In the second term Whately's Rhetoric and Logic were taught by Mr. Tripp.
March 26. Bell rung at night to call attention to a beautiful corona of the northern lights.
May 9. Abraham Lincoln nominated for the presidency at Chicago.
Sept. 6. The college students in uniform paid a visit to Governor Wm. H. Seward who was in Lansing. They were drawn in a car decorated with appropriate devices, clusters of rakes, hoes, axes, chains, etc. The address to Governor Seward was replied to by the Governor most happily.
The school year 1860 closed with a Junior exhibition November 1, which was participated in by twelve students, ten of whom afterwards graduated.

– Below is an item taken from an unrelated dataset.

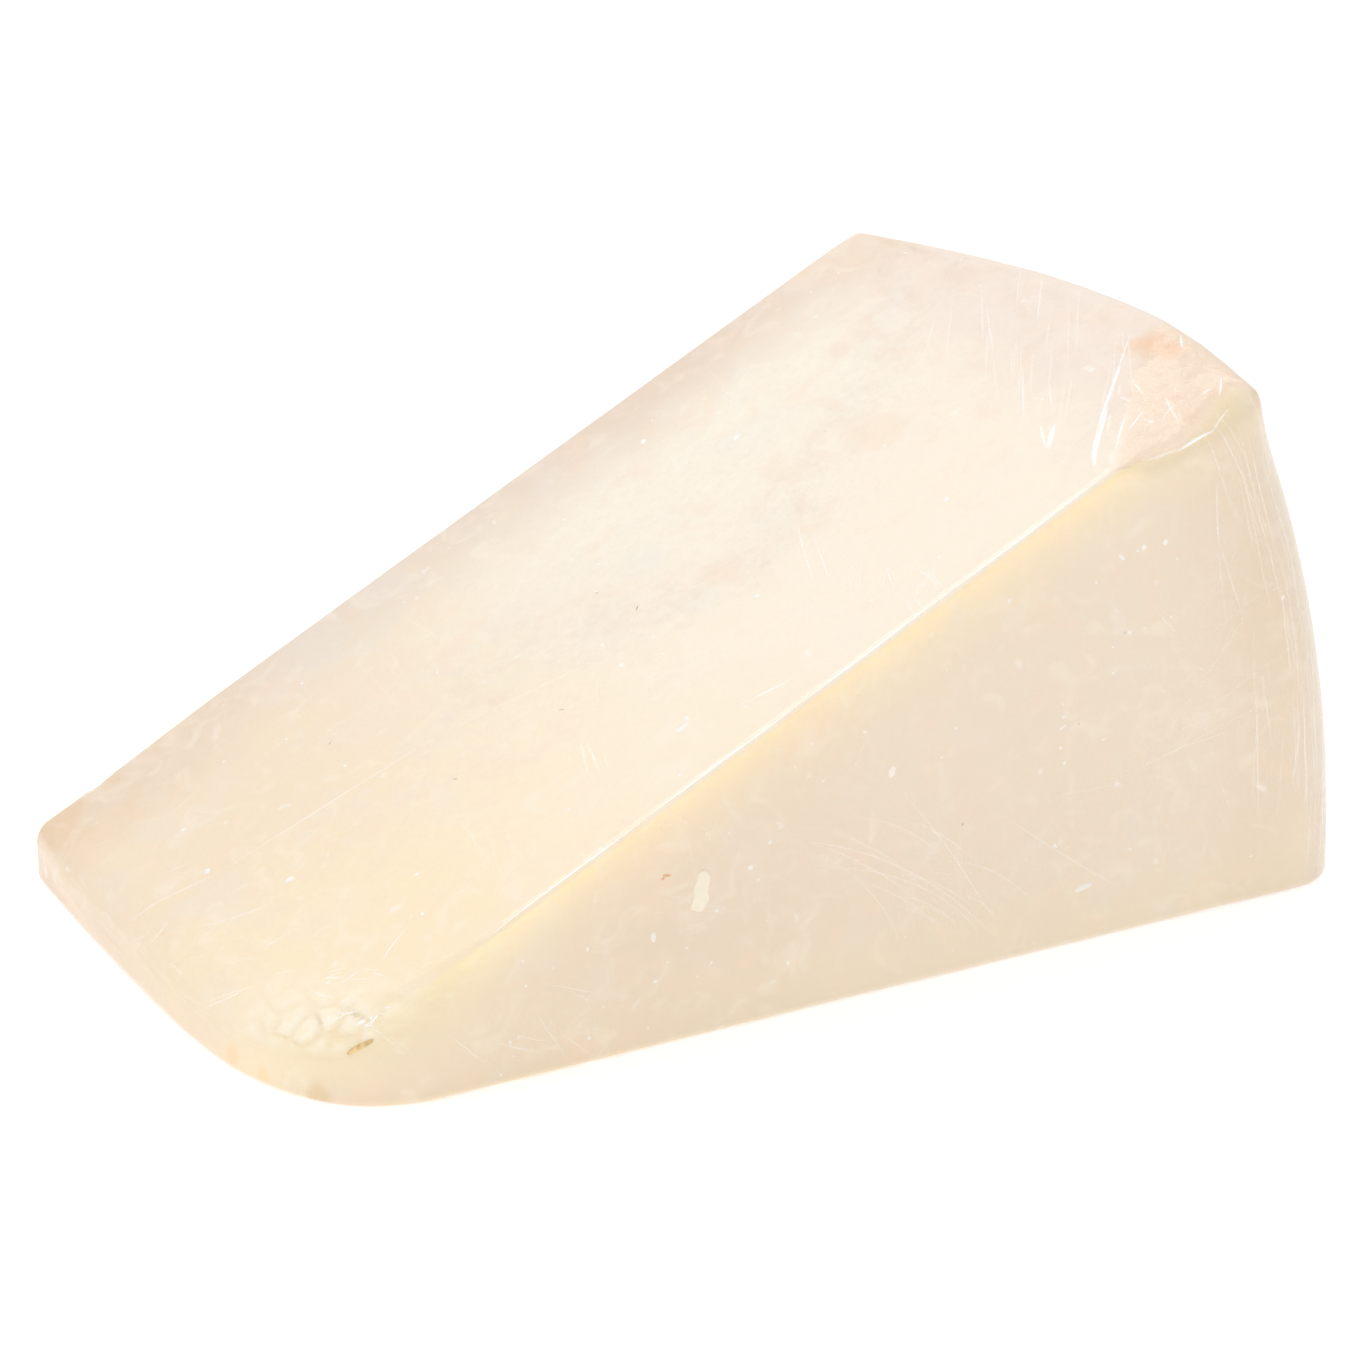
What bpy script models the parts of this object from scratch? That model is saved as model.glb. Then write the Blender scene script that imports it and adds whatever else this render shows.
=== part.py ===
"""A wedge of hard cheese cut from a tall wheel and wrapped tightly in clear film.

The wedge rests on one of its two radial cut faces, with the thin end towards -X and the rind
towards +X. The flat faces of the wheel look towards -Y and +Y. The origin is under the middle
of the wedge, at the height of the table.
"""

import bpy
import bmesh
from mathutils import Vector
from math import radians, sin, cos

# Driving dimensions, in metres and degrees.
WHEEL_RADIUS = 0.2050        # radius of the wheel at its front rim
WHEEL_HEIGHT = 0.1036        # distance between the wheel's flat faces
WEDGE_ANGLE = 26.93          # angle between the two radial cuts
RIND_BULGE = 0.0021          # how far the barrel side stands out past the rims
RIND_BACK_SLOPE = 0.0137     # how much smaller the radius is at the back rim
TIP_RADIUS = 0.0143          # distance from the wheel's axis to the blunt thin end
TIP_BACK_SET = 0.0035        # how far the thin end draws in at the back corner
TIP_FRONT_BREAK = 0.0210     # length broken away at the front corner of the thin end
TIP_BREAK_WIDTH = 0.0240     # width of that break across the wedge
TIP_TOP_LEAN = 0.0110        # extra length missing at the top of the break
CHIP_DEPTH = 0.0090          # depth of the chip in the top edge beside the rind
CHIP_START = 0.1720          # distance from the wheel's axis where the chip starts
CHIP_DEEPEST = (0.1850, 0.1900)  # distances between which the chip is at its full depth
CHIP_END = 0.2060            # distance from the wheel's axis where the chip ends
CHIP_WIDTH = 0.0280          # how far the chip runs back from the front face
EDGE = 0.0042                # distance of the support loops that round the edges

# The cage is a cube of unit size cut by these planes before it is bent into the wedge.
CUTS_ALONG = (0.04, 0.16, 0.42, 0.70, 0.81, 0.86, 0.92, 0.97)
CUTS_ACROSS = (0.05, 0.15, 0.30, 0.62, 0.95)
CUTS_UP = (0.10, 0.50, 0.90)
SUBDIVISION_LEVELS = 2


def clear_scene():
    """Remove every object that the file starts with."""
    for item in list(bpy.data.objects):
        bpy.data.objects.remove(item, do_unlink=True)


def new_collection(name):
    """Make a collection in the scene and return it."""
    collection = bpy.data.collections.new(name)
    bpy.context.scene.collection.children.link(collection)
    return collection


def new_material(name, colour, roughness):
    """Make a plain material with the given colour and roughness."""
    material = bpy.data.materials.new(name)
    material.use_nodes = True
    shader = material.node_tree.nodes["Principled BSDF"]
    shader.inputs["Base Color"].default_value = (*colour, 1.0)
    shader.inputs["Roughness"].default_value = roughness
    return material


def ramp(value, low, high):
    """Rise smoothly from 0 at low to 1 at high."""
    t = min(1.0, max(0.0, (value - low) / (high - low)))
    return t * t * (3.0 - 2.0 * t)


def edge_spaced(t, size):
    """Turn a fraction into a distance, with its first and last tenth at the rounded edges."""
    edge = min(EDGE, 0.28 * size)
    if t <= 0.1:
        return edge * t / 0.1
    if t >= 0.9:
        return size - edge * (1.0 - t) / 0.1
    return edge + (size - 2.0 * edge) * (t - 0.1) / 0.8


def rind_radius(across):
    """Radius of the barrel side: an arch that is highest near the front and falls to the back."""
    arch = RIND_BULGE * 4.0 * across * (1.0 - across)
    return WHEEL_RADIUS + arch - RIND_BACK_SLOPE * across ** 2


def tip_radius(across, up):
    """Distance from the axis to the thin end, longer where the front corner is broken away."""
    depth = across * WHEEL_HEIGHT
    break_share = max(0.0, 1.0 - depth / TIP_BREAK_WIDTH) ** 2
    missing = TIP_FRONT_BREAK + TIP_TOP_LEAN * up ** 2
    return TIP_RADIUS + missing * break_share + TIP_BACK_SET * across ** 4


def chip_depth(radius, across):
    """Depth of the chip below the top face at a point of that face."""
    falling = ramp(radius, CHIP_START, CHIP_DEEPEST[0])
    rising = ramp(radius, CHIP_DEEPEST[1], CHIP_END)
    along_share = falling * (1.0 - rising)
    across_share = max(0.0, 1.0 - across * WHEEL_HEIGHT / CHIP_WIDTH)
    return CHIP_DEPTH * along_share * across_share


def wedge_point(cube_point):
    """Bend a point of the unit cube into the wedge.

    The cube's X runs outward from the wheel's axis, its Y runs from the front face to the
    back face, and its Z turns about the axis from the bottom cut to the top cut.
    """
    along, across, up = cube_point
    inner = tip_radius(across, up)
    outer = rind_radius(across)
    radius = inner + (outer - inner) * along
    full_height = radius * radians(WEDGE_ANGLE)
    height = edge_spaced(up, full_height)
    height -= chip_depth(radius, across) * ramp(up, 0.4, 1.0)
    angle = height / radius
    return Vector((radius * cos(angle), across * WHEEL_HEIGHT, radius * sin(angle)))


def cut_cage(mesh, axis, positions):
    """Cut the cage all the way round at each position along one axis."""
    normal = [0.0, 0.0, 0.0]
    normal[axis] = 1.0
    for position in positions:
        point = [0.0, 0.0, 0.0]
        point[axis] = position
        geometry = mesh.verts[:] + mesh.edges[:] + mesh.faces[:]
        bmesh.ops.bisect_plane(mesh, geom=geometry, plane_co=point, plane_no=normal)


def build_wedge(collection, material):
    """Build the wrapped wedge as one closed smooth body."""
    mesh = bmesh.new()
    bmesh.ops.create_cube(mesh, size=1.0)
    bmesh.ops.translate(mesh, vec=(0.5, 0.5, 0.5), verts=mesh.verts)
    cut_cage(mesh, 0, CUTS_ALONG)
    cut_cage(mesh, 1, CUTS_ACROSS)
    cut_cage(mesh, 2, CUTS_UP)
    for vertex in mesh.verts:
        vertex.co = wedge_point(vertex.co)
    bmesh.ops.recalc_face_normals(mesh, faces=mesh.faces)

    data = bpy.data.meshes.new("parmesan_chunk")
    mesh.to_mesh(data)
    mesh.free()
    wedge = bpy.data.objects.new("parmesan_chunk", data)
    collection.objects.link(wedge)
    data.materials.append(material)
    data.shade_smooth()

    rounding = wedge.modifiers.new("Rounding", 'SUBSURF')
    rounding.levels = SUBDIVISION_LEVELS
    rounding.render_levels = SUBDIVISION_LEVELS
    return wedge


def centre_on_origin(wedge):
    """Move the body so that its finished shape stands on the origin, centred in X and Y."""
    bpy.context.view_layer.update()
    finished = wedge.evaluated_get(bpy.context.evaluated_depsgraph_get())
    points = [vertex.co for vertex in finished.data.vertices]
    low = [min(point[axis] for point in points) for axis in range(3)]
    high = [max(point[axis] for point in points) for axis in range(3)]
    offset = Vector(((low[0] + high[0]) / 2.0, (low[1] + high[1]) / 2.0, low[2]))
    for vertex in wedge.data.vertices:
        vertex.co -= offset


def main():
    """Build the whole part."""
    clear_scene()
    collection = new_collection("parmesan_chunk_part")
    cheese = new_material("cheese", (0.86, 0.76, 0.60), 0.35)
    wedge = build_wedge(collection, cheese)
    centre_on_origin(wedge)


main()
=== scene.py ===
"""A wedge of hard cheese wrapped tightly in clear film, on a white studio floor.

The wedge is a sector of a tall wheel. It lies on one radial cut, with the thin end towards -X,
the rind towards +X and one flat face of the wheel towards -Y.
"""

from math import radians

import bpy
import numpy as np
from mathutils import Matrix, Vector


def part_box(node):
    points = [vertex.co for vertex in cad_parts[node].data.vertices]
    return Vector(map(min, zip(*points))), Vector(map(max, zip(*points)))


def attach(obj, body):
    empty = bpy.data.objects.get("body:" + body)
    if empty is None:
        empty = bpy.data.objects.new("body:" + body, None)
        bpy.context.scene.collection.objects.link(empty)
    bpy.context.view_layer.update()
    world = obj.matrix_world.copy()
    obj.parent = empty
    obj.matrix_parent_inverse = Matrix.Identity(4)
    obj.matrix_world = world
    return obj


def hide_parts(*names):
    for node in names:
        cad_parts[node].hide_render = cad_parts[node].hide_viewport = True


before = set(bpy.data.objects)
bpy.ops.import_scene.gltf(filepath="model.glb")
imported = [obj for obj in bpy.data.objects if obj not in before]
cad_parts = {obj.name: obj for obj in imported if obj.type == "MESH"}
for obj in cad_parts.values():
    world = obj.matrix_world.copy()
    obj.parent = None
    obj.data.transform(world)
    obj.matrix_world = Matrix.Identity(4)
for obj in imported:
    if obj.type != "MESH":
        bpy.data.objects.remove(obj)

bl_info = {
    "name": "Wrapped cheese wedge",
    "version": (1, 0, 0),
    "blender": (4, 5, 0),
    "location": "View3D > Sidebar > Cheese",
    "description": "Builds a wedge of hard cheese in clear film, with its lights and camera",
    "category": "Add Mesh",
}

NODE = "parmesan_chunk"
FILM_CHIP = 0.8  # share of the chip's depth that the film follows
CROWDING = 0.07  # how far the grid lines crowd towards the edges, as a share of the side
TIP_HEIGHT = 0.023  # height of the thin end's top corner
SETTLE_STEPS = 12
CHIP_START = 0.1755  # distance from the axis at which the chip's line leaves the crest
CHIP_LINE = (0.737, 0.676)  # direction square to the chip's line: along the wedge, forwards
LUMP_CELLS = 5
FOLD_STEPS = 25
FOLD_POINTS = 5  # points across a fold
WHITE = (1.0, 1.0, 1.0)

# Painted light and shade, as factors on the tint of the flat face and of the thin end:
# painted shade on the flat face (low, middle, high, rim), a painted glow under the crest that
# is brighter at the nose, and painted shade on the thin end.
PAINTED_SHADE_LOW = (0.970, 0.960, 0.920)
PAINTED_SHADE_MIDDLE = (0.930, 0.905, 0.890)
PAINTED_SHADE_HIGH = (0.905, 0.860, 0.810)
PAINTED_SHADE_RIM = (0.880, 0.872, 0.864)
PAINTED_GLOW_FACTOR = (1.000, 0.965, 0.850)
PAINTED_NOSE_GLOW = (1.000, 1.030, 0.930)
PAINTED_SHADE_END = (0.925, 0.900, 0.885)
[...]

The college had 25 acres in wheat, 30 in corn, lo in oats, 3 in potatoes, and 40 in hay. The stock was valued at $ 1, 401. The appropriation made to the college for 1859-60 was $37, 500. With this sum the board of education paid the large indebtedness of the previous two years, and at the close of the year 1860 the college was virtually free from debt. The buildings consisted of the present (1883) college hall, a boarding hall since burned, the present carpenter's shop, used as a barn, four dwellings for professors, and the herdsman's house, then in the orchard. The public highway ran through the grounds between the professors' houses, and there was not a field clear enough of stumps for the use of a mower.